= O Singapore!: Stories in Celebration =

First edition

O Singapore! Stories in Celebration is a satirical short story collection written by Singaporean writer Catherine Lim, first published in 1989 by Times Edition Pte Ltd. The stories are meant to poke fun of the parochial Singaporean government and its people.

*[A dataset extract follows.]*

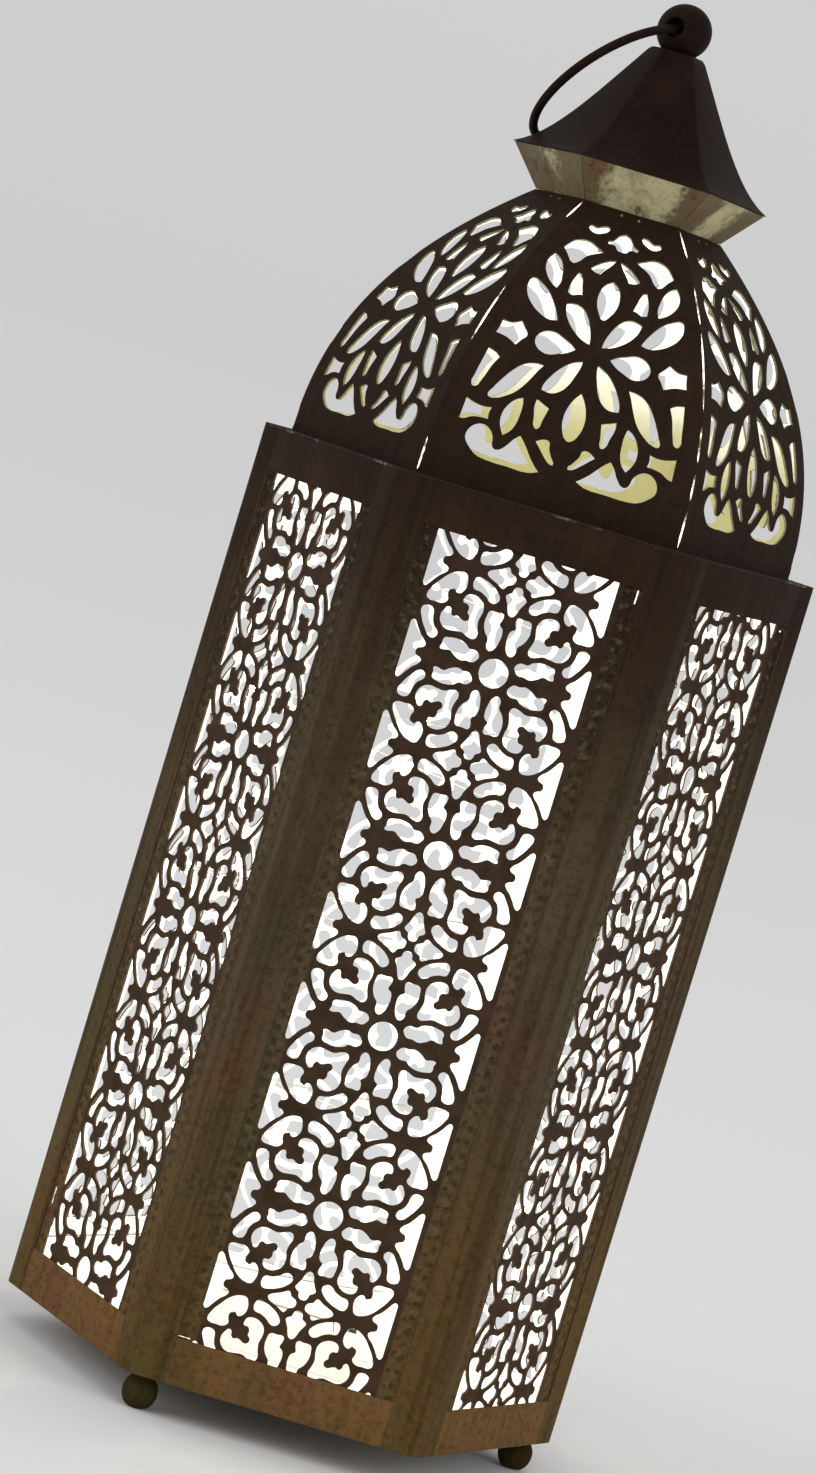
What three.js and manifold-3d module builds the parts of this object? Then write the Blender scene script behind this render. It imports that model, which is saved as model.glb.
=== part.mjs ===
// A hexagonal pierced sheet-metal lantern that stands on three ball feet, lit inside by a battery
// string of small lamps. Millimetres, +Z up. The origin is on the ground under the lantern's axis,
// and the front face looks along -Y.
import * as THREE from "three";
import { mergeVertices } from "three/addons/utils/BufferGeometryUtils.js";
import Module from "manifold-3d";

const wasm = await Module();
wasm.setup();
const { Manifold, Mesh: SolidMesh } = wasm;

// Driving sizes of the body
const BODY_CORNER_RADIUS = 128.4; // axis to a sharp corner, which is also the length of one side
const BODY_HEIGHT = 403.4; // underside of the bottom rails to the top of the rim
const FOOT_HEIGHT = 16;
const SHEET_THICKNESS = 1; // posts, rails, roof and cap
const SEAT_GAP = 0.3; // solder line between pieces that touch
const POST_FLANGE_WIDTH = 16;
const POST_CORNER_RADIUS = 6;
const TOP_RAIL_HEIGHT = 19.8; // with the rim on it
const BOTTOM_RAIL_HEIGHT = 20.4;
const RAIL_LIP_WIDTH = 12;
const RIM_THICKNESS = 1.2;
const RIM_LEDGE_WIDTH = 13; // rim outside the dome, measured at a corner
const RIM_SEAT_WIDTH = 11; // rim that reaches in under the dome, measured at a corner
const BASE_THICKNESS = 1.2;

// Pierced panels
const PANEL_THICKNESS = 0.8;
const PANEL_OVERLAP = 5; // how far a panel reaches behind the posts and rails
const PANEL_BORDER_WIDTH = 7.85; // unpierced strip along each upright edge of a window
const PATTERN_EDGE_WIDTH = 1.6; // least metal round the pierced field
// From the top of each window to its first rosette: the panels are cut from one running sheet.
const ROSETTE_DISTANCES = {
  front: 52.3,
  front_right: 75.1,
  rear_right: 23.4,
  rear: 61.8,
  rear_left: 45.2,
  front_left: 35.6,
};

// Feet, each held by its own stud and a nut inside
const FOOT_RADIUS = 7.85;
const FOOT_INSET = 14.4; // foot's centre from the body's corner
const STUD_RADIUS = 2;
const STUD_CLEARANCE = 0.4;
const STUD_END_LENGTH = 1.5; // thread standing past a nut
const NUT_RADIUS = 4;
const NUT_HEIGHT = 3.2;

// Dome, drawn as a curve of corner radius against height
const DOME_HEIGHT = 132.8;
const NECK_RADIUS = 42.8;
const RIDGE_GAP = 0.7; // light slit between two dome panels
const DOME_STEPS = 7;

// Cap
const SKIRT_HEIGHT = 17.2;
const EAVE_RADIUS = 59.2;
const EAVE_RETURN_WIDTH = 1.4; // how far the skirt's top edge sits inside the eave
const EAVE_EDGE_WIDTH = 2.6; // cut edge of the cap and of the skirt at the eave, measured level
const CAP_HEIGHT = 55;
const SHOULDER_RADIUS = 14;
const CROWN_STEP_HEIGHT = 2.2; // from the shoulder to the flat crown
const CROWN_RADIUS = 11.5;
const CAP_STEPS = 9;

// Ball finial and ring handle
const BALL_RADIUS = 12.3;
const BALL_SEAT_RADIUS = 7.7; // flat that rests on the crown
const RING_RADIUS = 40.2;
const RING_WIRE_RADIUS = 2;
const RING_HOLE_CLEARANCE = 0.45;
const RING_HOLE_TURN = 63; // degrees, direction of the cross-hole in plan
const RING_REST_DROP = 50; // degrees, below level
const FINIAL_STUD_RADIUS = 2.5;
const FINIAL_NUT_RADIUS = 9.8;
const FINIAL_NUT_HEIGHT = 3.5;

// Door in the rear left face, with its two hinges, knob, stop and turn latch
const DOOR_GAP = 0.8;
const DOOR_STRIP_WIDTH = 8.8;
const DOOR_PANEL_INSET = 5;
const HINGE_BARREL_RADIUS = 2.2;
const HINGE_PIN_RADIUS = 1;
const HINGE_HEIGHT = 30;
const HINGE_LEAF_WIDTH = 6;
const HINGE_LEAF_THICKNESS = 0.8;
const HINGE_END_DISTANCE = 55; // hinge's middle from the door's top or bottom
const STOP_WIDTH = 12;
const STOP_HEIGHT = 60;
const KNOB_RADIUS = 4.2;
const KNOB_LENGTH = 10;
const KNOB_DISTANCE = 34; // below the latch
const LATCH_LENGTH = 20;
const LATCH_WIDTH = 7;
const LATCH_THICKNESS = 1.2;
const LATCH_GAP = 0.7; // from the faces that it sweeps over
const LATCH_PIN_RADIUS = 1.5;
const LATCH_HEAD_RADIUS = 3;
const LATCH_HEAD_HEIGHT = 1;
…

In 1990, Lim won the National Book Council Development (Fiction) (Commendation) for the collection.

==Plot summaries==
- "The Malady and The Cure": A civil servant, school principal Mr Sai Koh Phan, is wracked by a painful malady which incapacitates him. He is horrified by the prescribed cure – going against the admonitions of the ruling political party.
- "Sorry...Temporary Aberrations": The Vice-Counsul is affected by spells of leering jokes during his public speeches, and traces the cause to a Chinese young man affected by hereditary licentiousness.
- "Kiasuim: A Socio-Historico-Cultural Perspective": A Caucasian professor writes an anthropological paper on the most salient phenomenon on Singapore soil: kiasuism.
- "In Search of (A Play)": An unmarried couple, the westernized Miss Sharilyn Zelda Lee Swee Mei and Chinese-educated Mr Chow Pock Mook, are aghast at their dates as arranged by the nation's Social Enhancement Unit (SEU).
- "Goonalaan's Beard": An Indian keeps his beard uncut and unwashed to protest over Singaporeans' spinelessness and materialism.
- "A Singapore Fairy Tale": A young man has to stump the Wise Man of Singapore in order to marry the most beautiful princess in the country.
- "The Concatenation": Mr Wong Cheer Kia and Mrs Esther Wong debate whether to have another child.
- "'Write, Right, Rite'; Or 'How Catherine Lim Tries to Offer only the Best on the Altar of Good Singapore Writing'": The author tries to write the Great Singapore Short Story for the International Writer's Conference in Oslo, only to be inundated by protests and requests from Singapore's various statutory departments.